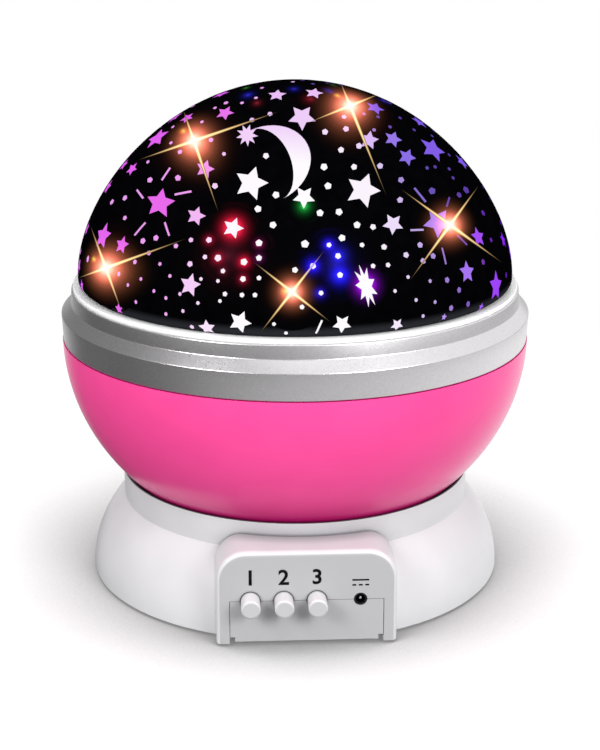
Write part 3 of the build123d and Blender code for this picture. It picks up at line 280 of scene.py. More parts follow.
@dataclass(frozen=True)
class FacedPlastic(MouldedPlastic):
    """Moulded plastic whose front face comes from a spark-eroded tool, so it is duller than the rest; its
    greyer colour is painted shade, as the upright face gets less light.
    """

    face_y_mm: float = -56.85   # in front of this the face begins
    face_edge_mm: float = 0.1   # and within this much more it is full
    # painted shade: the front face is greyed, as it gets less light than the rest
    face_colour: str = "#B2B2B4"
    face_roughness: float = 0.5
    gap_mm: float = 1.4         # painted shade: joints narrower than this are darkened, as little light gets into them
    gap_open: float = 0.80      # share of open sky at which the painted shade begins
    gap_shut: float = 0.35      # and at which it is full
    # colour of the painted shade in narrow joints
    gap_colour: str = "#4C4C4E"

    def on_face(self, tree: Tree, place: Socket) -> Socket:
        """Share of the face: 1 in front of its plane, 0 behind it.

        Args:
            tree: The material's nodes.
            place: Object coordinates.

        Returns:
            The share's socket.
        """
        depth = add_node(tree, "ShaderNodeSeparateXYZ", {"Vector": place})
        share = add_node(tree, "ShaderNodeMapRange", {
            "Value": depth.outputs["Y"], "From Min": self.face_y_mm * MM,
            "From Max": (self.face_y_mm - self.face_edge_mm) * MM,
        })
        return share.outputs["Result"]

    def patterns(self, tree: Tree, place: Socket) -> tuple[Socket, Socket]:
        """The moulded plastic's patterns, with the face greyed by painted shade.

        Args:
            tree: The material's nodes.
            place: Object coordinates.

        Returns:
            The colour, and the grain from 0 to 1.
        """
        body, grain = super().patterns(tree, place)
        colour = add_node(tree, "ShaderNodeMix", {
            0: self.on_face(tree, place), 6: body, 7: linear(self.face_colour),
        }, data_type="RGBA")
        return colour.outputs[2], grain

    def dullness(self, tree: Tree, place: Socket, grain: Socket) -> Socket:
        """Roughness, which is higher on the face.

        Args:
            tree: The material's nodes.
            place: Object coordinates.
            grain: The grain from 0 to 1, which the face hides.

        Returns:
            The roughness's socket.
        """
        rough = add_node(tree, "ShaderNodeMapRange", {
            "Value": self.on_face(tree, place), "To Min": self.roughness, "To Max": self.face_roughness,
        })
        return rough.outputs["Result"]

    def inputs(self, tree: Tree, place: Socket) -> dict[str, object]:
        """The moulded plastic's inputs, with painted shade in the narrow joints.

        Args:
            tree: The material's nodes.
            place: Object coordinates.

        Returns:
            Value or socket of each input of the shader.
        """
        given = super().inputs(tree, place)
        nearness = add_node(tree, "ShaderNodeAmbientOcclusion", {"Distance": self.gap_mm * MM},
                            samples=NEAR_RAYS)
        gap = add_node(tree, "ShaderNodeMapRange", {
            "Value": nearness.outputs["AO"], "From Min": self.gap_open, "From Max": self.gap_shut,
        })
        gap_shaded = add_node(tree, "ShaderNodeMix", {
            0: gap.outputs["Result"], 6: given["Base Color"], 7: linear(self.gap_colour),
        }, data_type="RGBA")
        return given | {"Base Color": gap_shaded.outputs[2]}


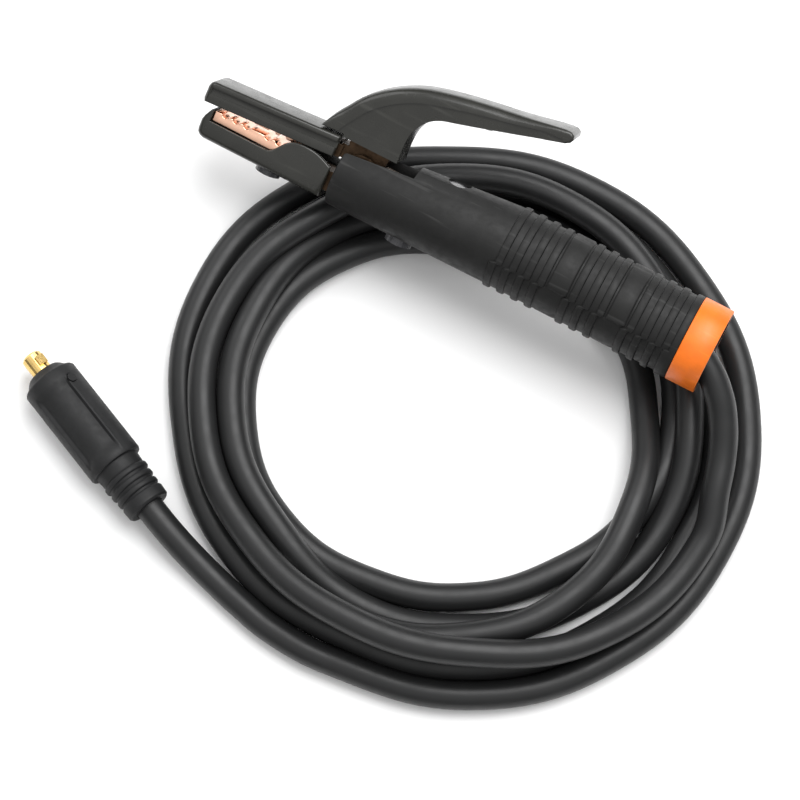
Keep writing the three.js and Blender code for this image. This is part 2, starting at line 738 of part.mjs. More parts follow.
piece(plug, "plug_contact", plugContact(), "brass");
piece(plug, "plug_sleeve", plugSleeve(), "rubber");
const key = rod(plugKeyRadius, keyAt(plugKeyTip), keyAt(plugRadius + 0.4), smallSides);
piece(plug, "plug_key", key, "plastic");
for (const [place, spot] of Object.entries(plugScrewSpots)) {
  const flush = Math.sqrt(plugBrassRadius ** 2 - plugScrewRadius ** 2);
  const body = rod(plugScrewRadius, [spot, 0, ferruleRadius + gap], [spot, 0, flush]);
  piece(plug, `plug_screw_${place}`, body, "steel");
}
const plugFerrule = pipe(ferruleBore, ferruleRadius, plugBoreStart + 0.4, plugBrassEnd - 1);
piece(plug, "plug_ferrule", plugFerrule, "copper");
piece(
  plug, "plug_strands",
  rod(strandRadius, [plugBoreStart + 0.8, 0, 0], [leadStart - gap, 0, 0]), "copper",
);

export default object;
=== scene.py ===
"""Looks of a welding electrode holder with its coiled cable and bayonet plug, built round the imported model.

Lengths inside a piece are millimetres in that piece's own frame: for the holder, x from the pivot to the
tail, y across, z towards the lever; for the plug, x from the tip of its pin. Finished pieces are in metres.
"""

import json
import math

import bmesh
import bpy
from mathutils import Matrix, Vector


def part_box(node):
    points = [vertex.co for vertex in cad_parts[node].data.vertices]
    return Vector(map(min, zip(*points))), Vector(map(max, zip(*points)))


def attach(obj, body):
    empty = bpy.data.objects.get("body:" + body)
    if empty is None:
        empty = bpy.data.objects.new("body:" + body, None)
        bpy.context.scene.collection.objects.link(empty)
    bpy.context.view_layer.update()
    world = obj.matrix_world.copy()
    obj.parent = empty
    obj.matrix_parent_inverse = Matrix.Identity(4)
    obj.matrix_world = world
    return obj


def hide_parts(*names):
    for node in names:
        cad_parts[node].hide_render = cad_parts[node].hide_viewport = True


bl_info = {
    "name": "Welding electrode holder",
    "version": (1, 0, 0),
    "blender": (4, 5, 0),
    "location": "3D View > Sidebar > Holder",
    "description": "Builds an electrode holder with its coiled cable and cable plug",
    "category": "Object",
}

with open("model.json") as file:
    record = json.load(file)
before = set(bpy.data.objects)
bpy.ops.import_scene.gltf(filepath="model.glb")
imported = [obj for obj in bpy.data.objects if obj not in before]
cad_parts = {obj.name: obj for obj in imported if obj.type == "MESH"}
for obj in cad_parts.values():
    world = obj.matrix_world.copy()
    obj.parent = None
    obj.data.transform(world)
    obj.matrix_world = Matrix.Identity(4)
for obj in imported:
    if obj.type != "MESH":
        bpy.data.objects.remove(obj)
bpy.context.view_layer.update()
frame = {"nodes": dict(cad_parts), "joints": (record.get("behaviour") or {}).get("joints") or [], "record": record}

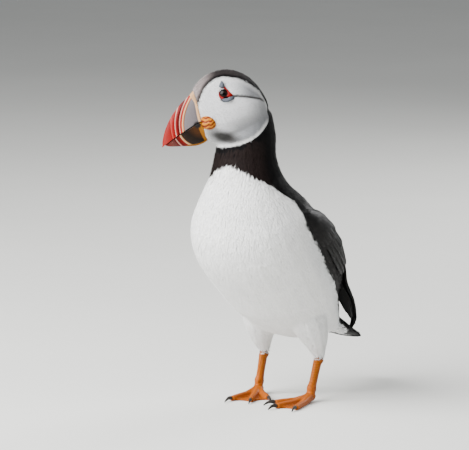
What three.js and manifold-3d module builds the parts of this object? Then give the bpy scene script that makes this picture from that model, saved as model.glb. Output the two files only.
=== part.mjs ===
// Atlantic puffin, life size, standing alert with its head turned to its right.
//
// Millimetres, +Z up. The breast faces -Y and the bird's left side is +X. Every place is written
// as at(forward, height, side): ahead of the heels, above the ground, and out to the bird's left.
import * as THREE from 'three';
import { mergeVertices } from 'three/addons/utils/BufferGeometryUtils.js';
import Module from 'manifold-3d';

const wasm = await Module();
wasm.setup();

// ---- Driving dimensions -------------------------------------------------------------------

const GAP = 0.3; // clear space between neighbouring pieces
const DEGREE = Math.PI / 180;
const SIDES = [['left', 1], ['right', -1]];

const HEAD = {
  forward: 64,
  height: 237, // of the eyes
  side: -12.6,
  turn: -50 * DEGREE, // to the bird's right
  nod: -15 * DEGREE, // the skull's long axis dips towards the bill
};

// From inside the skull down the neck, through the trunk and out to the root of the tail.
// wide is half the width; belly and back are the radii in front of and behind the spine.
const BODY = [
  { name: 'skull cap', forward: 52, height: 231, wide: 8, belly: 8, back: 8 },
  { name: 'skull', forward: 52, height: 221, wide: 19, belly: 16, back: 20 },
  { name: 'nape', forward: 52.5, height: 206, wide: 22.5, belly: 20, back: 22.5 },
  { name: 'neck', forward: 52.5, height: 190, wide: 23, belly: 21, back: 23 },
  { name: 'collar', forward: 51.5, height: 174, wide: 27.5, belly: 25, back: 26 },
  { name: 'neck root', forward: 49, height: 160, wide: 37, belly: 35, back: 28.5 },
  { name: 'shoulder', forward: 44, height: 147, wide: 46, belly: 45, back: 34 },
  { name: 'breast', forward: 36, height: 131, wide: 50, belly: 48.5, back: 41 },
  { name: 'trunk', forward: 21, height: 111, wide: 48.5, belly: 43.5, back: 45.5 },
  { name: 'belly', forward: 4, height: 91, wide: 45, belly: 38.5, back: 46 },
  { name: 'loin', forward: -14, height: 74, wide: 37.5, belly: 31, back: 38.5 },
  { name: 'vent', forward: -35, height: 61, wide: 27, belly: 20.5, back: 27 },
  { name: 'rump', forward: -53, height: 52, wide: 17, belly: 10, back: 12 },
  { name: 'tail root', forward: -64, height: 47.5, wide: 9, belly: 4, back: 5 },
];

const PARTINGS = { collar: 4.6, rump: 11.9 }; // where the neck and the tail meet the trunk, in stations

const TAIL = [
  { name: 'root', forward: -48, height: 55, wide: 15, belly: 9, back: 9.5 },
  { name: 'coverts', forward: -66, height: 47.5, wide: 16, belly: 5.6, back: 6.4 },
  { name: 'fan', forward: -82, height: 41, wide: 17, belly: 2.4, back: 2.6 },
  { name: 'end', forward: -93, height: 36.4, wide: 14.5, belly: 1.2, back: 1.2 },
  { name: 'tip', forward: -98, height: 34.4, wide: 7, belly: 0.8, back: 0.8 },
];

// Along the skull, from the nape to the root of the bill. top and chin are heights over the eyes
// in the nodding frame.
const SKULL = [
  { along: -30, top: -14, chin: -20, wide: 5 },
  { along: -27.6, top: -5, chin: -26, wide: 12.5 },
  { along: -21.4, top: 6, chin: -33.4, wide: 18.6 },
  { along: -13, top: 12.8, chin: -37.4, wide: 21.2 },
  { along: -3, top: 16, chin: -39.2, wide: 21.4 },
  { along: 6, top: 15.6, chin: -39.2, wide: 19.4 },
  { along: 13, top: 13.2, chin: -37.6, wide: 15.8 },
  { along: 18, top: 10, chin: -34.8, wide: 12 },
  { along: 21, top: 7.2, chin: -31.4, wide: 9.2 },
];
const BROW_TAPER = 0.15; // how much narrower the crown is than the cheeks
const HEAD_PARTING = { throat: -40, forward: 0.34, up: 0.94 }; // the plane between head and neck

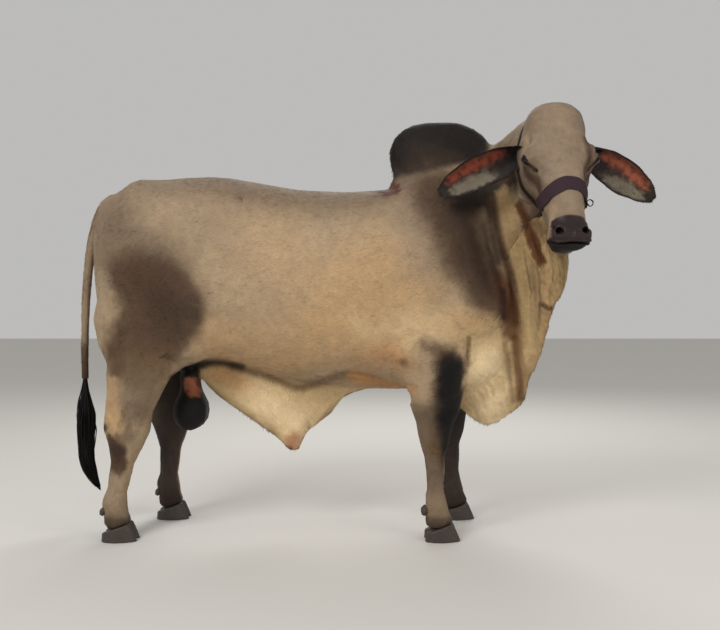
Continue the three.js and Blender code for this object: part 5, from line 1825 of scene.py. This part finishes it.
***
What do the lines above say from the one containing "const body = rod(plugScrewRadius, [spot, 0, ferruleRadius" down to the one containing "for node in"? Return them exactly, both end lines included, and only them.

  const body = rod(plugScrewRadius, [spot, 0, ferruleRadius + gap], [spot, 0, flush]);
  piece(plug, `plug_screw_${place}`, body, "steel");
}
const plugFerrule = pipe(ferruleBore, ferruleRadius, plugBoreStart + 0.4, plugBrassEnd - 1);
piece(plug, "plug_ferrule", plugFerrule, "copper");
piece(
  plug, "plug_strands",
  rod(strandRadius, [plugBoreStart + 0.8, 0, 0], [leadStart - gap, 0, 0]), "copper",
);

export default object;
=== scene.py ===
"""Looks of a welding electrode holder with its coiled cable and bayonet plug, built round the imported model.

Lengths inside a piece are millimetres in that piece's own frame: for the holder, x from the pivot to the
tail, y across, z towards the lever; for the plug, x from the tip of its pin. Finished pieces are in metres.
"""

import json
import math

import bmesh
import bpy
from mathutils import Matrix, Vector


def part_box(node):
    points = [vertex.co for vertex in cad_parts[node].data.vertices]
    return Vector(map(min, zip(*points))), Vector(map(max, zip(*points)))


def attach(obj, body):
    empty = bpy.data.objects.get("body:" + body)
    if empty is None:
        empty = bpy.data.objects.new("body:" + body, None)
        bpy.context.scene.collection.objects.link(empty)
    bpy.context.view_layer.update()
    world = obj.matrix_world.copy()
    obj.parent = empty
    obj.matrix_parent_inverse = Matrix.Identity(4)
    obj.matrix_world = world
    return obj


def hide_parts(*names):
    for node in names:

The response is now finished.